Friday, September 16, 2011

Justice Ginsburg at SF Law Panel:
Gay Rights Yes, Death Penalty No

(Joan Williams, left, poses with Ginsburg before her talk yesterday. Credit: James Block, UC Hastings.)

After being forced to slide down a rubber chute when her plane experienced trouble earlier in the week, Supreme Court Justice Ruth Bader Ginsburg, made it to a law conference here and said a few things on Thursday about gay rights and state-sanctioned executions. From the Chronicle this morning:

Supreme Court Justice Ruth Bader Ginsburg, speaking to law students in San Francisco, called Thursday for equality for gays and lesbians and said the court should return to a 1972 ruling that halted executions nationwide.

"We should not be stopped from pursuing whatever talent God has given us simply because we are of a certain race, a certain religion, a certain national origin, a certain gender or gender preference," Ginsburg said at UC Hastings College of the Law. ...

The justices struck down state laws against gay and lesbian sexual activity in 2003 without deciding how to review other laws that treat people differently based on sexual orientation. Referring to that case, Ginsburg said the court "recognized that consensual relations between two people do no harm to anyone and cannot be subject to government prohibitions." ...

How refreshing to read such wisdom about the gays in a mainstream newspaper and from someone with tremendous power. Let's hope her comments echo far and wide beyond the assembled audience she spoke to and the Chronicle's readership.

But Ginsburg's enlightened words were just about gay rights.

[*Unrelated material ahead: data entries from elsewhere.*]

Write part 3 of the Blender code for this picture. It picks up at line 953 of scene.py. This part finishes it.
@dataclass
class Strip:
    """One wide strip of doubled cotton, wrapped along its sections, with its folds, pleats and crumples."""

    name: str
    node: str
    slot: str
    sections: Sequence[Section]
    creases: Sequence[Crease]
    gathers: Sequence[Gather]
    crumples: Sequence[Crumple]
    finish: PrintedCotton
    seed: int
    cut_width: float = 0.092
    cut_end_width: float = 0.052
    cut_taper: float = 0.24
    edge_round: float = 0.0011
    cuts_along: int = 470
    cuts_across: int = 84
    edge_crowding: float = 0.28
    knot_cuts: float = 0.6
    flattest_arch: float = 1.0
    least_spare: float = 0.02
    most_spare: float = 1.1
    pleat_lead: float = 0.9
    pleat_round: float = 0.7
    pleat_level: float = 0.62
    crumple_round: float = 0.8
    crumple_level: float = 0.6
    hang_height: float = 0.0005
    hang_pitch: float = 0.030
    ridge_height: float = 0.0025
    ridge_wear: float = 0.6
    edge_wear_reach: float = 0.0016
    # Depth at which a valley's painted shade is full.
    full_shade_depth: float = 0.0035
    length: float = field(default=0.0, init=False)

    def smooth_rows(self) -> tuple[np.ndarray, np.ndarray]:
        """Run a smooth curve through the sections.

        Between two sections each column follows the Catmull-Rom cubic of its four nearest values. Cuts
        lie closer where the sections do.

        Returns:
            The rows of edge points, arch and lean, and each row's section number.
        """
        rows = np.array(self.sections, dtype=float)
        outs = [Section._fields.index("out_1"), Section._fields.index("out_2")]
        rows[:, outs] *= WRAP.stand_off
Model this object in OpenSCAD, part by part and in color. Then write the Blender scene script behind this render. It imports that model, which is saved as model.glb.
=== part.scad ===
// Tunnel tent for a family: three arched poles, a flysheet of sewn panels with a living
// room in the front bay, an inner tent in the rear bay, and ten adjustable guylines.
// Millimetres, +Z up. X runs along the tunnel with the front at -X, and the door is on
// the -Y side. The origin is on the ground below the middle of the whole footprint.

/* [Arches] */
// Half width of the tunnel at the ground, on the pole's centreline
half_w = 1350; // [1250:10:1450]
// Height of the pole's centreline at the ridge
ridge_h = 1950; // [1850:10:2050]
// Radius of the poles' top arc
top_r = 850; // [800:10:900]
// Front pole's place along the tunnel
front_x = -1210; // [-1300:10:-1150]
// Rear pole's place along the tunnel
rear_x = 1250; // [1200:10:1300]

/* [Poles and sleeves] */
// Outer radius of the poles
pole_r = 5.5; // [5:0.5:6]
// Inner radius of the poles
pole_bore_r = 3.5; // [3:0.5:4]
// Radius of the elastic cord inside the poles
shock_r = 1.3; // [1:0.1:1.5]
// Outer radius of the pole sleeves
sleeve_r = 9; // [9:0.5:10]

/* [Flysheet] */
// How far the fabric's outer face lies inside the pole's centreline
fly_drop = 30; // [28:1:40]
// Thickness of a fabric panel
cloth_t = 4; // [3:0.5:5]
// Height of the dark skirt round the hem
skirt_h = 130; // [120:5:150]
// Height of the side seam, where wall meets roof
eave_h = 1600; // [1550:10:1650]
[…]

She also spoke about ending the death penalty:

The subject of capital punishment came up when Hastings Professor Joan Williams, who conducted the 90-minute question-and-answer session, asked the 78-year-old justice what she would like to accomplish in her remaining years on the court.

"I would probably go back to the day when the Supreme Court said the death penalty could not be administered with an even hand, but that's not likely to be an opportunity for me," Ginsburg said.

She was referring to the ruling in a 1972 Georgia case that overturned all state death penalty laws, which had allowed judges and juries to impose death for any murder. ...

Ginsburg described review of impending executions as "a dreadful part of the business," and said she has chosen not to follow the path of the late Justices Thurgood Marshall and William Brennan - who declared in every capital case that they considered the death penalty unconstitutional - so that she could maintain a voice in the debate. ...

Too bad, knowing her opposition to capital punishment, that she probably won't get the chance to rule on abolishing this barbaric practice before retiring or passing away.